━━ DATASET EXCERPT
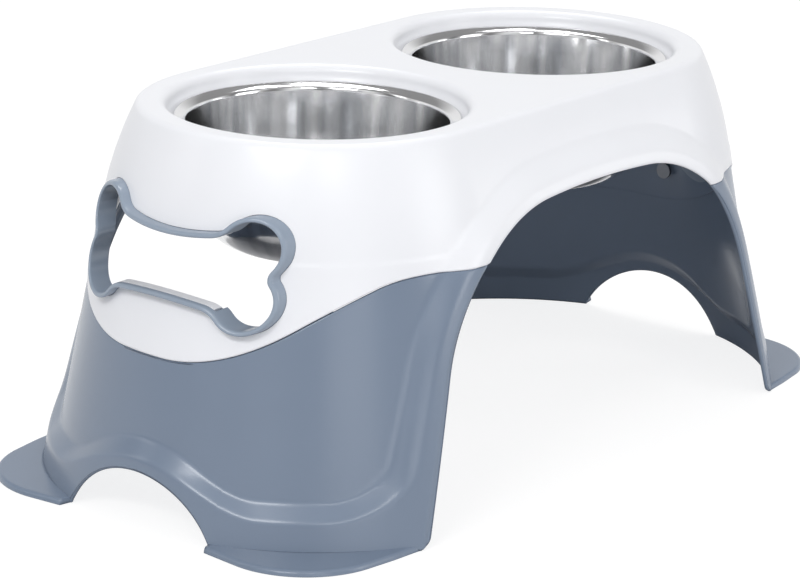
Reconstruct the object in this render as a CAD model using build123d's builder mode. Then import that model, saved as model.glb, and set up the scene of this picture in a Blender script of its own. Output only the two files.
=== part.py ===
from build123d import *
import os
from math import atan2, cos, hypot, pi, radians, sin, sqrt, tan

# Raised double-bowl feeding stand for a dog. The origin is on the ground under the
# middle of the stand, +X runs along the row of two bowls and +Z is up. The outer
# wall is a rounded oblong: half rounds about the two bowl axes, straight between.

# Wall and deck
bowl_pitch = 267
deck_height = 277
wall_foot_radius = 196
wall_lean = 10.9
bend_height = 200
shoulder_radius = 300
deck_edge_radius = 7
ground_relief = 0.5

# Side arch, cut right through from front to back
arch_height = 220.5
arch_crown_radius = 900
arch_corner_radius = 141
arch_half_width = 223
arch_lean = 16

# Round-topped notch between the two feet of each leg
notch_half_width = 68
notch_height = 42.5
notch_shift = 2

# Raised border along the arch, the feet and the notch
border_rise = 7.5
arch_border_width = 19
notch_border_width = 13
foot_border_height = 27
border_corner_radius = 34
border_corner_reach = 164
border_merge_height = 150
border_sweep_radius = 22

# White shell, and its seam to the grey legs
shell_wall = 2.8
leg_wall = 3
seam_inset = 0.8
seam_gap = 0.3
seam_side_height = 187.8
tongue_height = 122.3
tongue_half_width = 70.4
tongue_shift = 14.8
tongue_slope = 37.6
tongue_low_radius = 149
tongue_high_radius = 33
fit_clearance = 0.3

# Seats for the bowls in the deck
well_radius = 110
well_lip_radius = 4.5
well_depth = 15
well_draft = 13
ledge_hole_radius = 98.5
ledge_wall = 2.8
skirt_depth = 13
skirt_wall = 2.5
deck_rib_wall = 2.4
deck_rib_depth = 14

# Steel bowls
bowl_rim_radius = 106
bowl_bead_radius = 2
bowl_flange_drop = 3
bowl_wall_radius = 96.5
bowl_wall_draft = 3
bowl_corner_radius = 45
bowl_depth = 98
bowl_sheet = 1

# Bone-shaped handle ring
ring_centre_height = 189.6
ring_shift = 3
ring_lobe_reach = 67.6
ring_lobe_rise = 17.4
ring_lobe_radius = 23.4
ring_waist_half_height = 24
ring_waist_radius = 280
ring_blend_radius = 18
ring_dent_radius = 5.5
ring_wall = 3.5
ring_proud = 8.2
ring_flange_width = 4
ring_flange_wall = 2

# Feet and their rubber pads
foot_notch_reach = 325.5
foot_corner_reach = 341.5
foot_corner_side = 165
foot_middle_side = 218
foot_corner_radius = 60
foot_plate_wall = 4.3
foot_bevel_run = 7
foot_bevel_drop = 3.4
pad_margin = 9
pad_wall = 2
pad_clearance = 0.2

# Hidden panel of each leg behind the shell, and the screws through it
panel_half_width = 112
panel_drop = 25
panel_overlap = 5
screw_spread = 27
screw_drop = 39
screw_low = 145
screw_shank_radius = 2
screw_head_radius = 6.5
screw_head_wall = 2.5
screw_length = 6.5
boss_radius = 4.2
seat_radius = 8
seat_lift = 0.5

# Worked out from the sizes above
far = 400
axis_x = bowl_pitch / 2
lean = radians(wall_lean)
bend_radius = wall_foot_radius - bend_height * tan(lean)
shoulder_centre = (bend_radius - shoulder_radius * cos(lean), bend_height - shoulder_radius * sin(lean))
edge_rise = deck_height - deck_edge_radius - shoulder_centre[1]
edge_reach = sqrt((shoulder_radius - deck_edge_radius) ** 2 - edge_rise**2)
edge_centre = (shoulder_centre[0] + edge_reach, shoulder_centre[1] + edge_rise)
edge_angle = atan2(edge_rise, edge_reach)
notch_radius = (notch_half_width**2 + notch_height**2) / (2 * notch_height)
notch_centre = notch_height - notch_radius
panel_face = shell_wall + fit_clearance
panel_back = panel_face + leg_wall
well_floor = deck_height - well_depth
panel_top = deck_height - panel_drop
screw_high = deck_height - screw_drop

os.makedirs("parts", exist_ok=True)


def on_arc(centre, radius, angle):
    """Point on a circle at an angle in radians."""
    return (centre[0] + radius * cos(angle), centre[1] + radius * sin(angle))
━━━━
▶ _DIRECTIVE_:
Extract each line of the material exactly as it stands.

▶ _FINAL RESULT_:
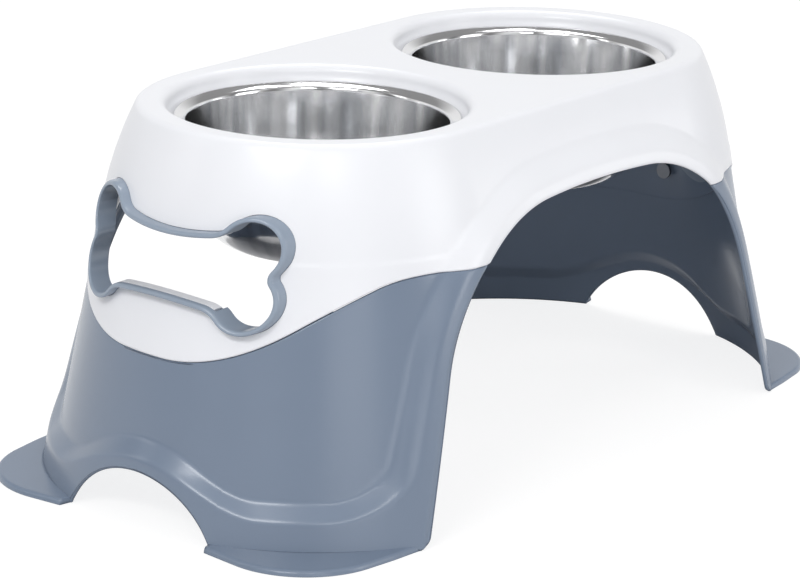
Reconstruct the object in this render as a CAD model using build123d's builder mode. Then import that model, saved as model.glb, and set up the scene of this picture in a Blender script of its own. Output only the two files.
=== part.py ===
from build123d import *
import os
from math import atan2, cos, hypot, pi, radians, sin, sqrt, tan

# Raised double-bowl feeding stand for a dog. The origin is on the ground under the
# middle of the stand, +X runs along the row of two bowls and +Z is up. The outer
# wall is a rounded oblong: half rounds about the two bowl axes, straight between.

# Wall and deck
bowl_pitch = 267
deck_height = 277
wall_foot_radius = 196
wall_lean = 10.9
bend_height = 200
shoulder_radius = 300
deck_edge_radius = 7
ground_relief = 0.5

# Side arch, cut right through from front to back
arch_height = 220.5
arch_crown_radius = 900
arch_corner_radius = 141
arch_half_width = 223
arch_lean = 16

# Round-topped notch between the two feet of each leg
notch_half_width = 68
notch_height = 42.5
notch_shift = 2

# Raised border along the arch, the feet and the notch
border_rise = 7.5
arch_border_width = 19
notch_border_width = 13
foot_border_height = 27
border_corner_radius = 34
border_corner_reach = 164
border_merge_height = 150
border_sweep_radius = 22

# White shell, and its seam to the grey legs
shell_wall = 2.8
leg_wall = 3
seam_inset = 0.8
seam_gap = 0.3
seam_side_height = 187.8
tongue_height = 122.3
tongue_half_width = 70.4
tongue_shift = 14.8
tongue_slope = 37.6
tongue_low_radius = 149
tongue_high_radius = 33
fit_clearance = 0.3

# Seats for the bowls in the deck
well_radius = 110
well_lip_radius = 4.5
well_depth = 15
well_draft = 13
ledge_hole_radius = 98.5
ledge_wall = 2.8
skirt_depth = 13
skirt_wall = 2.5
deck_rib_wall = 2.4
deck_rib_depth = 14

# Steel bowls
bowl_rim_radius = 106
bowl_bead_radius = 2
bowl_flange_drop = 3
bowl_wall_radius = 96.5
bowl_wall_draft = 3
bowl_corner_radius = 45
bowl_depth = 98
bowl_sheet = 1

# Bone-shaped handle ring
ring_centre_height = 189.6
ring_shift = 3
ring_lobe_reach = 67.6
ring_lobe_rise = 17.4
ring_lobe_radius = 23.4
ring_waist_half_height = 24
ring_waist_radius = 280
ring_blend_radius = 18
ring_dent_radius = 5.5
ring_wall = 3.5
ring_proud = 8.2
ring_flange_width = 4
ring_flange_wall = 2

# Feet and their rubber pads
foot_notch_reach = 325.5
foot_corner_reach = 341.5
foot_corner_side = 165
foot_middle_side = 218
foot_corner_radius = 60
foot_plate_wall = 4.3
foot_bevel_run = 7
foot_bevel_drop = 3.4
pad_margin = 9
pad_wall = 2
pad_clearance = 0.2

# Hidden panel of each leg behind the shell, and the screws through it
panel_half_width = 112
panel_drop = 25
panel_overlap = 5
screw_spread = 27
screw_drop = 39
screw_low = 145
screw_shank_radius = 2
screw_head_radius = 6.5
screw_head_wall = 2.5
screw_length = 6.5
boss_radius = 4.2
seat_radius = 8
seat_lift = 0.5

# Worked out from the sizes above
far = 400
axis_x = bowl_pitch / 2
lean = radians(wall_lean)
bend_radius = wall_foot_radius - bend_height * tan(lean)
shoulder_centre = (bend_radius - shoulder_radius * cos(lean), bend_height - shoulder_radius * sin(lean))
edge_rise = deck_height - deck_edge_radius - shoulder_centre[1]
edge_reach = sqrt((shoulder_radius - deck_edge_radius) ** 2 - edge_rise**2)
edge_centre = (shoulder_centre[0] + edge_reach, shoulder_centre[1] + edge_rise)
edge_angle = atan2(edge_rise, edge_reach)
notch_radius = (notch_half_width**2 + notch_height**2) / (2 * notch_height)
notch_centre = notch_height - notch_radius
panel_face = shell_wall + fit_clearance
panel_back = panel_face + leg_wall
well_floor = deck_height - well_depth
panel_top = deck_height - panel_drop
screw_high = deck_height - screw_drop

os.makedirs("parts", exist_ok=True)


def on_arc(centre, radius, angle):
    """Point on a circle at an angle in radians."""
    return (centre[0] + radius * cos(angle), centre[1] + radius * sin(angle))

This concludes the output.